> Recorded data:
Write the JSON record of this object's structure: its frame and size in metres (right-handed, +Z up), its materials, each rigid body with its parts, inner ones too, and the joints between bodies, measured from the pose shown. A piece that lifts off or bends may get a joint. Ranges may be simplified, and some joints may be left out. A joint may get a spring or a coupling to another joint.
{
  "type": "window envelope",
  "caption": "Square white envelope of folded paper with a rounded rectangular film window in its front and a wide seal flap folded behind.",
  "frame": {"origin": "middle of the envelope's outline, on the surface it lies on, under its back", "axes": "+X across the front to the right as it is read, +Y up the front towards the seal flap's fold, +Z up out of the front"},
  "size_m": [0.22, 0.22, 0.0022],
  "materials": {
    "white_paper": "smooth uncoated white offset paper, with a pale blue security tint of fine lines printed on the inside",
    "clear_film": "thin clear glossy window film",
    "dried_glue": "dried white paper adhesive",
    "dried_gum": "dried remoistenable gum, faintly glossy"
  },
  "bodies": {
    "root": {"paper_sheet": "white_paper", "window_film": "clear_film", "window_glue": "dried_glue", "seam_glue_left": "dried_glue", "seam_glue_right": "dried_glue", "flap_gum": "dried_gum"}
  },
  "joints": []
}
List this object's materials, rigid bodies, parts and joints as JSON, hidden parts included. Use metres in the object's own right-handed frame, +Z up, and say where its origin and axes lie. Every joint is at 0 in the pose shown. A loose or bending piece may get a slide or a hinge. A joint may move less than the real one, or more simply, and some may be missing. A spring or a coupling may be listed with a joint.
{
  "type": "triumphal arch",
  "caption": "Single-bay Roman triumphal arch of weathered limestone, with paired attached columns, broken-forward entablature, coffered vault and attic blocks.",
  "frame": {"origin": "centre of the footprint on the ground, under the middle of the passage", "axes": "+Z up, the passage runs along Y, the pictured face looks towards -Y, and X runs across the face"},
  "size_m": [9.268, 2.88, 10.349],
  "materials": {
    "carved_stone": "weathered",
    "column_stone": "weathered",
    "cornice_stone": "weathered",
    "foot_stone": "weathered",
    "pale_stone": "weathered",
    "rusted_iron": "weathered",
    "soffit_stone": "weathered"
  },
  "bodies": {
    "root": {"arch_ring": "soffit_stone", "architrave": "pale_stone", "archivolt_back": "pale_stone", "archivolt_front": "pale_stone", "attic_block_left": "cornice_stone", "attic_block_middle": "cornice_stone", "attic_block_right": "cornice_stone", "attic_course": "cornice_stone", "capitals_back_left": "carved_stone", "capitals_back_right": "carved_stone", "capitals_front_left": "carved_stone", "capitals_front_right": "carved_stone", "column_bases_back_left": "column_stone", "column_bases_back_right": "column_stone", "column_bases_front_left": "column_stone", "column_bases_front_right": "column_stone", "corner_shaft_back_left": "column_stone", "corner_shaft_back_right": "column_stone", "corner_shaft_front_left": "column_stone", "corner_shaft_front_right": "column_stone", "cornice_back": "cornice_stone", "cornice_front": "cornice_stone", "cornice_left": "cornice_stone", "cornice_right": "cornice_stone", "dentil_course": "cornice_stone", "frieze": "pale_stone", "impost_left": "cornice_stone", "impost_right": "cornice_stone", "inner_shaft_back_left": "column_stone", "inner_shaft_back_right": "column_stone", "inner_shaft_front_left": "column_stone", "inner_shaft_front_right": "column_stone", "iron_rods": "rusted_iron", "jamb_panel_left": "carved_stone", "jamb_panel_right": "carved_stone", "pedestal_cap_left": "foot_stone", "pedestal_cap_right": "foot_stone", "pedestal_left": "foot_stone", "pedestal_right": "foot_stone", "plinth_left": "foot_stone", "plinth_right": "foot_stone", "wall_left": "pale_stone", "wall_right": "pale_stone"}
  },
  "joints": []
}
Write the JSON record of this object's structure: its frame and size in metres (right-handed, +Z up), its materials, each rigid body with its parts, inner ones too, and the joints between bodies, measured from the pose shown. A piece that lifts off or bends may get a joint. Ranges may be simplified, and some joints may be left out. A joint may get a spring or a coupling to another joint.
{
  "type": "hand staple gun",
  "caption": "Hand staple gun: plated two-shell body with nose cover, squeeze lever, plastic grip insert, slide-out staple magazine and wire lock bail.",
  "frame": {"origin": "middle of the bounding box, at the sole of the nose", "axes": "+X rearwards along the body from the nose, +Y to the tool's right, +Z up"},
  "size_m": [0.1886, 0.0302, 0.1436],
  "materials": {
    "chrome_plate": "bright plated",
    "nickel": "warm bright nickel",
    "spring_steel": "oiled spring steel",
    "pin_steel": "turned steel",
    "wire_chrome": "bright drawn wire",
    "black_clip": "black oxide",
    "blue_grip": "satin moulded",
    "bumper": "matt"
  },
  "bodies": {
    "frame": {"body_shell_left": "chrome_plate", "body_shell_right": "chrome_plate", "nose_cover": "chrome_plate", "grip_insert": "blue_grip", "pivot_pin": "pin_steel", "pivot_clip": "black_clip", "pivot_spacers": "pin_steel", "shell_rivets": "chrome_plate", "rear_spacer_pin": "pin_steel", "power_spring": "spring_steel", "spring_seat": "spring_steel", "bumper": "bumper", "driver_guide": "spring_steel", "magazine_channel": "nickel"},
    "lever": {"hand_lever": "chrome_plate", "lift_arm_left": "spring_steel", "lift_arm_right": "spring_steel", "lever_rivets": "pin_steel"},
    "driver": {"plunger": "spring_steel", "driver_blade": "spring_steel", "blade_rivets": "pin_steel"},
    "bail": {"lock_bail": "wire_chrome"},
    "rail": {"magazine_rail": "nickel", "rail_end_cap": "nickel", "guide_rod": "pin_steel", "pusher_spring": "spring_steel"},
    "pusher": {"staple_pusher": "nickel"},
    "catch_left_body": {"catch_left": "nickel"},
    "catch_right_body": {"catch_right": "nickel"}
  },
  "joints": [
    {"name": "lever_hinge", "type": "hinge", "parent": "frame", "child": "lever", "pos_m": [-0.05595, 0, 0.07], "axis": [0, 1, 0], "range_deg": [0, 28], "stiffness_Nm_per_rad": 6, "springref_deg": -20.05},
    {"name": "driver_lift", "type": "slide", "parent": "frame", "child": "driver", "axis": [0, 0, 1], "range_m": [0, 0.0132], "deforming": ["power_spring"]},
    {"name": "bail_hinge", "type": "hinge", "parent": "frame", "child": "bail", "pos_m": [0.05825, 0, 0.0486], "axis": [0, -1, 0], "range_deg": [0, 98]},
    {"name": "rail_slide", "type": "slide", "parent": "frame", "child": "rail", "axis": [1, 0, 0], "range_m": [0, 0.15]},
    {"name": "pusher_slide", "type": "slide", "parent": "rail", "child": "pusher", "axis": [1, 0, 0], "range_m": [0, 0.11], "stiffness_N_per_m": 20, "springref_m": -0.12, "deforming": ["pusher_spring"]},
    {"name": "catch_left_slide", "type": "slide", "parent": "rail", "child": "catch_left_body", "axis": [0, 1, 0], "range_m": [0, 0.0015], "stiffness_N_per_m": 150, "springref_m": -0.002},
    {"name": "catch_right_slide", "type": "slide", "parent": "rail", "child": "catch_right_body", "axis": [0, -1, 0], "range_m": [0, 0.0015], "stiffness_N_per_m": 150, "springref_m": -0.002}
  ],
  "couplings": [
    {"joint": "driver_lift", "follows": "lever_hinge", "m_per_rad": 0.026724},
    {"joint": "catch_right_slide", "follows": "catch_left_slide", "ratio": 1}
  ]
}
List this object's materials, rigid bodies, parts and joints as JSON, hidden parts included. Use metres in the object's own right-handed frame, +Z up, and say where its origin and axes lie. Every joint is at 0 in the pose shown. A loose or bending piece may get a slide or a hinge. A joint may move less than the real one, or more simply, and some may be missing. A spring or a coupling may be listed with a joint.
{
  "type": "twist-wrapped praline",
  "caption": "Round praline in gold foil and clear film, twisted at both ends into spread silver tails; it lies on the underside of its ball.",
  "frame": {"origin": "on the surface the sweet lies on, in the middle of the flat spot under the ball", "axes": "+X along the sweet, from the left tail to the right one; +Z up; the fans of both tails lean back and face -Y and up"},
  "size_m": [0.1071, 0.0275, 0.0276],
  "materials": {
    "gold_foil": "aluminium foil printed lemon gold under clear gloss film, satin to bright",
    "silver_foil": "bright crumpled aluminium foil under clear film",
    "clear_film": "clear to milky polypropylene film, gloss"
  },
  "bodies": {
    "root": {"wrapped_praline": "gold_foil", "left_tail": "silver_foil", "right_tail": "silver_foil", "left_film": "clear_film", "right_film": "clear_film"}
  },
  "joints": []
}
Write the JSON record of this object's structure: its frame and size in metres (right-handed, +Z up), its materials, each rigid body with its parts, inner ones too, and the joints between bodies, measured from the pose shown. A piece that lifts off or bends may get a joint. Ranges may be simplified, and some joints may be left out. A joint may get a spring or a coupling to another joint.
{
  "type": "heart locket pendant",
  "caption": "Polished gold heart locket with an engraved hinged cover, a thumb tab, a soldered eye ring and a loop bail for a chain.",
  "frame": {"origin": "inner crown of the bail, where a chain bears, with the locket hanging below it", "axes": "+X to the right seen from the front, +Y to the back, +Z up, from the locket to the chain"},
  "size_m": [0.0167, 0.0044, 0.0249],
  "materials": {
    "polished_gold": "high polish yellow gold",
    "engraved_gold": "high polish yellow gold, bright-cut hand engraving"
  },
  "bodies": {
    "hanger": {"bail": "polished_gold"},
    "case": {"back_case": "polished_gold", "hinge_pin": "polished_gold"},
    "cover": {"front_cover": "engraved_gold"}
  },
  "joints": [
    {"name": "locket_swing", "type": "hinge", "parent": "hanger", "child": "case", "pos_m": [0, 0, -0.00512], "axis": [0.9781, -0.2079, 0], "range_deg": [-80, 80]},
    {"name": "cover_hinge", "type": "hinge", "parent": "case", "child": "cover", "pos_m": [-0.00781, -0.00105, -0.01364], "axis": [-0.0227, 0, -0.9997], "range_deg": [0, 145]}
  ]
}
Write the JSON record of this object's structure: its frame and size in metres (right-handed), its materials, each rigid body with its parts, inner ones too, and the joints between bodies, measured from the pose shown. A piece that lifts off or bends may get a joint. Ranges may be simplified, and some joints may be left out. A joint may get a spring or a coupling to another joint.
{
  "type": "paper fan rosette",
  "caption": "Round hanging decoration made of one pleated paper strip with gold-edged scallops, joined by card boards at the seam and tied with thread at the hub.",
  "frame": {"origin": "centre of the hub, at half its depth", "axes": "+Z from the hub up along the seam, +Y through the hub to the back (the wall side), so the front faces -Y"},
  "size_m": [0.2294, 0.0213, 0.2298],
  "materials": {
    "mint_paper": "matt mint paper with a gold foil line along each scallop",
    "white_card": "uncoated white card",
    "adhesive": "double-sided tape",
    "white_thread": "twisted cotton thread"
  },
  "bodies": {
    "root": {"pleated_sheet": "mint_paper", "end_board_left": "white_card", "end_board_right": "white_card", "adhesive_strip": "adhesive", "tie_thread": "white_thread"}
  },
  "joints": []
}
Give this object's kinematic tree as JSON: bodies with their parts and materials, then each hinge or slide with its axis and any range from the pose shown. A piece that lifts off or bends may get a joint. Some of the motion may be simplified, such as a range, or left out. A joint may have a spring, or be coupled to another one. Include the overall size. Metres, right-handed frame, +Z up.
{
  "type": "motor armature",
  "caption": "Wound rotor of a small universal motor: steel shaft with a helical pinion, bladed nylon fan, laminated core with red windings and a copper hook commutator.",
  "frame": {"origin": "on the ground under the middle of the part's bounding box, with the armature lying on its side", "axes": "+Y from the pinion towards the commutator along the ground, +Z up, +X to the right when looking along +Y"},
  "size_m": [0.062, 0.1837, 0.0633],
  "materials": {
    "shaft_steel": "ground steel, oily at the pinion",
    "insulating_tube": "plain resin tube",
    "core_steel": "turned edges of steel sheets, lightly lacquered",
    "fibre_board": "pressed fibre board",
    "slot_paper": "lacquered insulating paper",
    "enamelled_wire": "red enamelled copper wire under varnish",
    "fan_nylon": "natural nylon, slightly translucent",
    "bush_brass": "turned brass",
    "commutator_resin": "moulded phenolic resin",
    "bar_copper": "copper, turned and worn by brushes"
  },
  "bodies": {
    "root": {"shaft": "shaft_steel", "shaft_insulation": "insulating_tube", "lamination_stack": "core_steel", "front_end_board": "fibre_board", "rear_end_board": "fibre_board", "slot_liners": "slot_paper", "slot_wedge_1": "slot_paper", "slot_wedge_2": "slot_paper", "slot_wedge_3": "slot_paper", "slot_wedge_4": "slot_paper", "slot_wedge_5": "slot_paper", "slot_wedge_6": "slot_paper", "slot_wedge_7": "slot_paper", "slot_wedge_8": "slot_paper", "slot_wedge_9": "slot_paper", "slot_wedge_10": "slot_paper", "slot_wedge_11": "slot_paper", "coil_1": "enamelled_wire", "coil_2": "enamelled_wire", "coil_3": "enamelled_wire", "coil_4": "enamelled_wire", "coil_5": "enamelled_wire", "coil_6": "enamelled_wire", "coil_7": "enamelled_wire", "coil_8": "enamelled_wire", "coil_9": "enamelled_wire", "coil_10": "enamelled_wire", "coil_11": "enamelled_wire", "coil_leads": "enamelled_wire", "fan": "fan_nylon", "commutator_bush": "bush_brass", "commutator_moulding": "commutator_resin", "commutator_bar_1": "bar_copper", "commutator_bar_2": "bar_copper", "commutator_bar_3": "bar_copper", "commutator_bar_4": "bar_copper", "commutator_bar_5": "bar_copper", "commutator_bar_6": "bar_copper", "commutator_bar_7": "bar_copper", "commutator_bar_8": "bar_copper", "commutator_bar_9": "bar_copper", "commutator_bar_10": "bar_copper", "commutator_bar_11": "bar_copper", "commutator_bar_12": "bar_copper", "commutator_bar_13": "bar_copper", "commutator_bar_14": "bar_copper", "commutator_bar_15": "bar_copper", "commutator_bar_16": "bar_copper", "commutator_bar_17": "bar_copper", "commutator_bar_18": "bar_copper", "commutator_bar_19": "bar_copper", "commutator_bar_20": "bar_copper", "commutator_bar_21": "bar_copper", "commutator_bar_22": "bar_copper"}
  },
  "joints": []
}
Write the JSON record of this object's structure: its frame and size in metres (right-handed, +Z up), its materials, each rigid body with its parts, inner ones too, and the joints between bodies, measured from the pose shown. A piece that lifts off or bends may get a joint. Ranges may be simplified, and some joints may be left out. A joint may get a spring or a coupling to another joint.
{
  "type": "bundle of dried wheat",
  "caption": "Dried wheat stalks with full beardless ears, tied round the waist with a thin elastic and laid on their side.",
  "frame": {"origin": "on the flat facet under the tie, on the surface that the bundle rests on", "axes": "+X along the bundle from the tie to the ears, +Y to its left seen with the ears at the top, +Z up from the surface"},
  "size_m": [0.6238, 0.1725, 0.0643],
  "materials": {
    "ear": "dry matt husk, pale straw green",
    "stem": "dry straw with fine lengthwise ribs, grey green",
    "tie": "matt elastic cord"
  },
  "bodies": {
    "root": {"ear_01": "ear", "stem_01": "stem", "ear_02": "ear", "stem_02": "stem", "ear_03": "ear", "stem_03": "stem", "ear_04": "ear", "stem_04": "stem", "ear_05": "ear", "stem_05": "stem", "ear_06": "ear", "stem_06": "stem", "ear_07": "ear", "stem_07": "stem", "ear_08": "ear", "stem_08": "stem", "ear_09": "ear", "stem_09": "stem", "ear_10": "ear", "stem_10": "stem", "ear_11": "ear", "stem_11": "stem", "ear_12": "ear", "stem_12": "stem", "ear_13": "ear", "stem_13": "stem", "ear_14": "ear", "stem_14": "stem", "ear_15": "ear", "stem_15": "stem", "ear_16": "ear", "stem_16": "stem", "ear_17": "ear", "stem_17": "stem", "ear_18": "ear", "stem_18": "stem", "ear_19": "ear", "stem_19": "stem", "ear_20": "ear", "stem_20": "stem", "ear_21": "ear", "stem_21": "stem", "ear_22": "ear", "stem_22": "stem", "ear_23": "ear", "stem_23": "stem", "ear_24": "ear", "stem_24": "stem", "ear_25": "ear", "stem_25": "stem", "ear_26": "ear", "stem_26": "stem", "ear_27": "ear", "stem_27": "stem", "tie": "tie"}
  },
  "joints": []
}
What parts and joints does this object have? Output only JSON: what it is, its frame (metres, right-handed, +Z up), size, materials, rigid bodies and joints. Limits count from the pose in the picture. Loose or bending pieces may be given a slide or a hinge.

> What the task requires:
Which lines above contain "their"? Show each of them.

> Answer:
Give this object's kinematic tree as JSON: bodies with their parts and materials, then each hinge or slide with its axis and any range from the pose shown. A piece that lifts off or bends may get a joint. Some of the motion may be simplified, such as a range, or left out. A joint may have a spring, or be coupled to another one. Include the overall size. Metres, right-handed frame, +Z up.
  "caption": "Dried wheat stalks with full beardless ears, tied round the waist with a thin elastic and laid on their side.",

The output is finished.